DATA FOR THIS TASK:
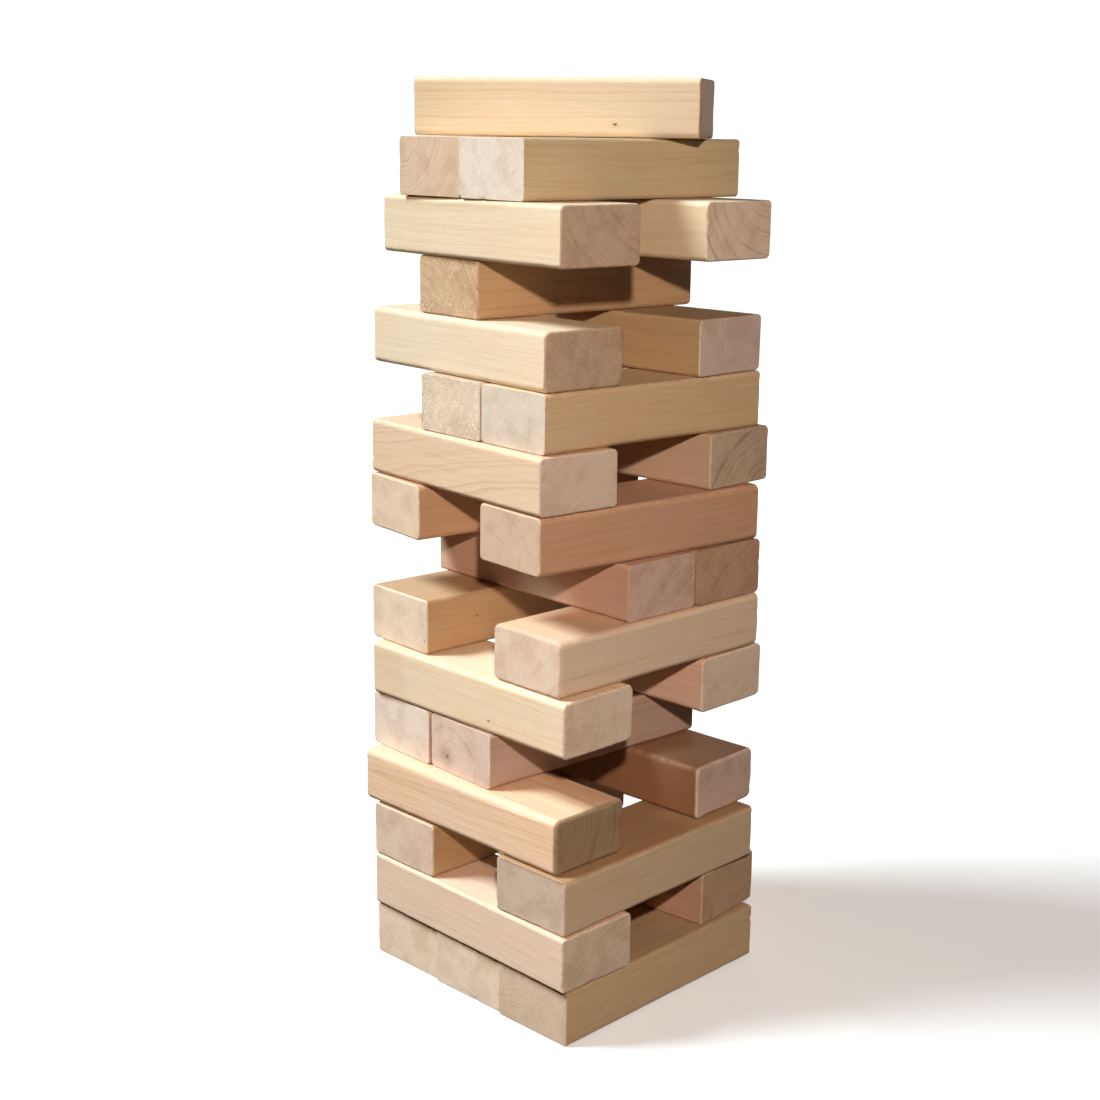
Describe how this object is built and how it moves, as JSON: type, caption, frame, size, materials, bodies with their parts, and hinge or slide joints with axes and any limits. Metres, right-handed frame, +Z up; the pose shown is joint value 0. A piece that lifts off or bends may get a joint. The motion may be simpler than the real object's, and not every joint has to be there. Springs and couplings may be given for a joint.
{
  "type": "giant tumbling tower",
  "caption": "Tall stack of loose, round-edged timber blocks laid crosswise in levels, mid-game, with gaps where blocks were pulled and a block laid askew on top.",
  "frame": {"origin": "centre of the underside of the bottom level's middle block, on the ground", "axes": "+Z up; +X along the blocks of the odd levels; +Y along the blocks of the even levels"},
  "size_m": [0.225, 0.2295, 0.6095],
  "materials": {
    "birch_pale": "sanded bare wood, fine grain",
    "birch_warm": "sanded bare wood, warm straight grain",
    "birch_grey": "sanded bare wood, greyish brown streaked grain"
  },
  "bodies": {
    "level01_back": {"level01_back": "birch_warm"},
    "level01_middle": {"level01_middle": "birch_warm"},
    "level01_front": {"level01_front": "birch_pale"},
    "level02_left": {"level02_left": "birch_pale"},
    "level02_right": {"level02_right": "birch_grey"},
    "level03_back": {"level03_back": "birch_warm"},
    "level03_front": {"level03_front": "birch_pale"},
    "level04_left": {"level04_left": "birch_warm"},
    "level04_right": {"level04_right": "birch_grey"},
    "level05_back": {"level05_back": "birch_pale"},
    "level05_middle": {"level05_middle": "birch_pale"},
    "level06_left": {"level06_left": "birch_warm"},
    "level06_right": {"level06_right": "birch_grey"},
    "level07_back": {"level07_back": "birch_pale"},
    "level07_front": {"level07_front": "birch_warm"},
    "level08_middle": {"level08_middle": "birch_warm"},
    "level08_right": {"level08_right": "birch_grey"},
    "level09_back": {"level09_back": "birch_pale"},
    "level09_front": {"level09_front": "birch_pale"},
    "level10_left": {"level10_left": "birch_pale"},
    "level10_right": {"level10_right": "birch_grey"},
    "level11_middle": {"level11_middle": "birch_pale"},
    "level11_front": {"level11_front": "birch_pale"},
    "level12_left": {"level12_left": "birch_pale"},
    "level12_right": {"level12_right": "birch_warm"},
    "level13_middle": {"level13_middle": "birch_warm"},
    "level14_left": {"level14_left": "birch_pale"},
    "level14_right": {"level14_right": "birch_grey"},
    "level15_back": {"level15_back": "birch_warm"},
    "level15_middle": {"level15_middle": "birch_pale"},
    "level16_top": {"level16_top": "birch_pale"}
  },
  "joints": [
    {"name": "pull_level01_back", "type": "slide", "parent": "level01_middle", "child": "level01_back", "axis": [1, 0, 0], "range_m": [-0.205, 0.205]},
    {"name": "pull_level01_front", "type": "slide", "parent": "level01_middle", "child": "level01_front", "axis": [1, 0, 0], "range_m": [-0.2, 0.205]},
    {"name": "pull_level02_left", "type": "slide", "parent": "level01_middle", "child": "level02_left", "axis": [0.0279, 0.9996, 0], "range_m": [-0.195, 0.205]},
    {"name": "pull_level02_right", "type": "slide", "parent": "level01_middle", "child": "level02_right", "axis": [-0.0872, 0.9962, 0], "range_m": [-0.205, 0.205]},
    {"name": "pull_level03_back", "type": "slide", "parent": "level01_middle", "child": "level03_back", "axis": [0.9998, -0.0209, 0], "range_m": [-0.2, 0.21]},
    {"name": "pull_level03_front", "type": "slide", "parent": "level01_middle", "child": "level03_front", "axis": [1, 0.0017, 0], "range_m": [-0.2, 0.21]},
    {"name": "pull_level04_left", "type": "slide", "parent": "level01_middle", "child": "level04_left", "axis": [0.014, 0.9999, 0], "range_m": [-0.205, 0.2]},
    {"name": "pull_level04_right", "type": "slide", "parent": "level01_middle", "child": "level04_right", "axis": [-0.0297, 0.9996, 0], "range_m": [-0.21, 0.205]},
    {"name": "pull_level05_back", "type": "slide", "parent": "level01_middle", "child": "level05_back", "axis": [0.9973, -0.0732, 0], "range_m": [-0.21, 0.21]},
    {"name": "pull_level05_middle", "type": "slide", "parent": "level01_middle", "child": "level05_middle", "axis": [0.9973, -0.0732, 0], "range_m": [-0.21, 0.21]},
    {"name": "pull_level06_left", "type": "slide", "parent": "level01_middle", "child": "level06_left", "axis": [0.0227, 0.9997, 0], "range_m": [-0.195, 0.205]},
    {"name": "pull_level06_right", "type": "slide", "parent": "level01_middle", "child": "level06_right", "axis": [0.0087, 1, 0], "range_m": [-0.2, 0.205]},
    {"name": "pull_level07_back", "type": "slide", "parent": "level01_middle", "child": "level07_back", "axis": [0.9971, -0.0767, 0], "range_m": [-0.205, 0.21]},
    {"name": "pull_level07_front", "type": "slide", "parent": "level01_middle", "child": "level07_front", "axis": [0.9993, -0.0384, 0], "range_m": [-0.2, 0.205]},
    {"name": "pull_level08_middle", "type": "slide", "parent": "level01_middle", "child": "level08_middle", "axis": [0.0471, 0.9989, 0], "range_m": [-0.2, 0.21]},
    {"name": "pull_level08_right", "type": "slide", "parent": "level01_middle", "child": "level08_right", "axis": [0.0471, 0.9989, 0], "range_m": [-0.2, 0.21]},
    {"name": "pull_level09_back", "type": "slide", "parent": "level01_middle", "child": "level09_back", "axis": [0.9866, -0.1633, 0], "range_m": [-0.195, 0.22]},
    {"name": "pull_level09_front", "type": "slide", "parent": "level01_middle", "child": "level09_front", "axis": [0.9925, -0.1219, 0], "range_m": [-0.2, 0.215]},
    {"name": "pull_level10_left", "type": "slide", "parent": "level01_middle", "child": "level10_left", "axis": [0.1271, 0.9919, 0], "range_m": [-0.195, 0.2]},
    {"name": "pull_level10_right", "type": "slide", "parent": "level01_middle", "child": "level10_right", "axis": [-0.014, 0.9999, 0], "range_m": [-0.205, 0.215]},
    {"name": "pull_level11_middle", "type": "slide", "parent": "level01_middle", "child": "level11_middle", "axis": [0.9957, -0.0924, 0], "range_m": [-0.205, 0.21]},
    {"name": "pull_level11_front", "type": "slide", "parent": "level01_middle", "child": "level11_front", "axis": [0.9957, -0.0924, 0], "range_m": [-0.205, 0.21]},
    {"name": "pull_level12_left", "type": "slide", "parent": "level01_middle", "child": "level12_left", "axis": [0.1201, 0.9928, 0], "range_m": [-0.2, 0.15]},
    {"name": "pull_level12_right", "type": "slide", "parent": "level01_middle", "child": "level12_right", "axis": [0.0157, 0.9999, 0], "range_m": [-0.2, 0.155]},
    {"name": "pull_level13_middle", "type": "slide", "parent": "level01_middle", "child": "level13_middle", "axis": [0.9956, -0.0941, 0], "range_m": [-0.205, 0.195]},
    {"name": "pull_level14_left", "type": "slide", "parent": "level01_middle", "child": "level14_left", "axis": [0.1219, 0.9925, 0], "range_m": [-0.16, 0.18]},
    {"name": "pull_level14_right", "type": "slide", "parent": "level01_middle", "child": "level14_right", "axis": [0.0384, 0.9993, 0], "range_m": [-0.155, 0.18]},
    {"name": "pull_level15_back", "type": "slide", "parent": "level01_middle", "child": "level15_back", "axis": [0.9973, -0.0732, 0], "range_m": [-0.2, 0.195]},
    {"name": "pull_level15_middle", "type": "slide", "parent": "level01_middle", "child": "level15_middle", "axis": [0.9973, -0.0732, 0], "range_m": [-0.2, 0.195]},
    {"name": "lift_level16_top", "type": "slide", "parent": "level01_middle", "child": "level16_top", "axis": [0, 0, 1], "range_m": [0, 0.15]}
  ]
}
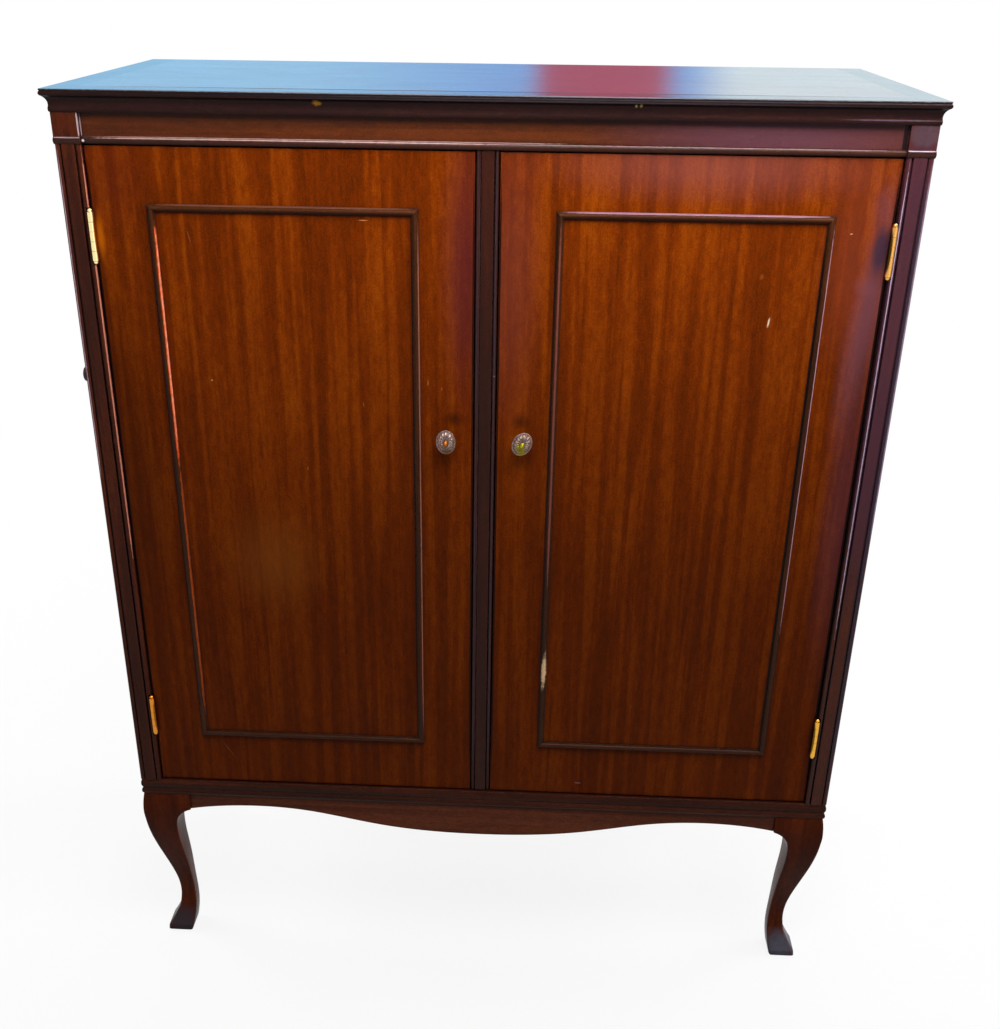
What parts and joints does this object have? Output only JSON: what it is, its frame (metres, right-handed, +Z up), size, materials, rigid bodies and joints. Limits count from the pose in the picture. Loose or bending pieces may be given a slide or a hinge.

INSTRUCTION:
Give only the number of lines in the data that hold the string "pose".

CORRECT RESPONSE:
2